Having become one of the world’s leading fashion designers out of circumstance rather than choice, Miuccia Prada is considered more eccentric and unconventional than many of her contemporaries. She enjoys creating a paradox in her work by combining opposites, whether that refers to stylistic oppositions or the placement of the old with the new, or careful and artful construction with spontaneous pastiche.
A highly educated woman with a doctorate in political science, Miuccia Prada inherited her grandfather’s leather goods company in the mid 1970s. The Prada Company had been founded in 1913 by Mario Prada and was the luggage maker of choice to the Milanese aristocracy.
Miuccia created the first nylon bag in 1978, and the classic simple, black nylon knapsacks with the silver-metal Prada label were presented in 1984. These became a cult item among fashion followers, and a style icon of the 1990s. The move inadvertently launched the craze for fashion labels to produce signature bags of their own.

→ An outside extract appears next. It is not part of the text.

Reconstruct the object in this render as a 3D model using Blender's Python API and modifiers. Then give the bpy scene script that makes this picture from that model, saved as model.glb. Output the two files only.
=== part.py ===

Perhaps somewhat surprised by her initial success, Prada presented her first ready-to-wear collection in 1988. Considering her active commitment to political discussion and debate, it is not surprising that her design work was considered unconventional: it often embraced retro styling with offbeat color and pattern combinations and made use of both high-tech and old-fashioned materials.
Prada has, in various collections, combined stilettos with thick wool socks, fur helmets with cocktail dresses and tiaras with work clothes. She has described her designs variously as ‘uniforms for the slightly disenfranchised’ (the name given to her first collection) and as bad taste, ‘I don’t make elegant clothes anymore, but the opposite. I make ugly clothes from ugly material.’
Techno styles make use of industrial materials and can express an industrial aesthetic, which in itself reflects cultural values. Prada’s comment suggests that she is presenting buyers with a choice – a freedom to choose their own aesthetic. Her dresses decorated with celluloid strips defy convention, even her own conventions, thereby introducing an element of self-reflexivity into her design practice.
Prada’s spirited and experimental fashions have a wide appeal in the twenty-first century, as they serve a purpose far greater than just adornment. Often drawing on the military uniform, like both Gucci and Dolce and Gabbana she exploits the erotic appeal of sartorial militarism.
An inadvertent trend setter, like Rei Kawakubo of Comme des Garcons, Prada commissioned Pritzker Prize awarded architects Rem Koolhaas to design the New York and Los Angeles flagship stores – called Prada Epicenter – which were opened in 2001 and 2004 respectively, and Herzog and de Meuron to design another, in Tokyo, in 2003.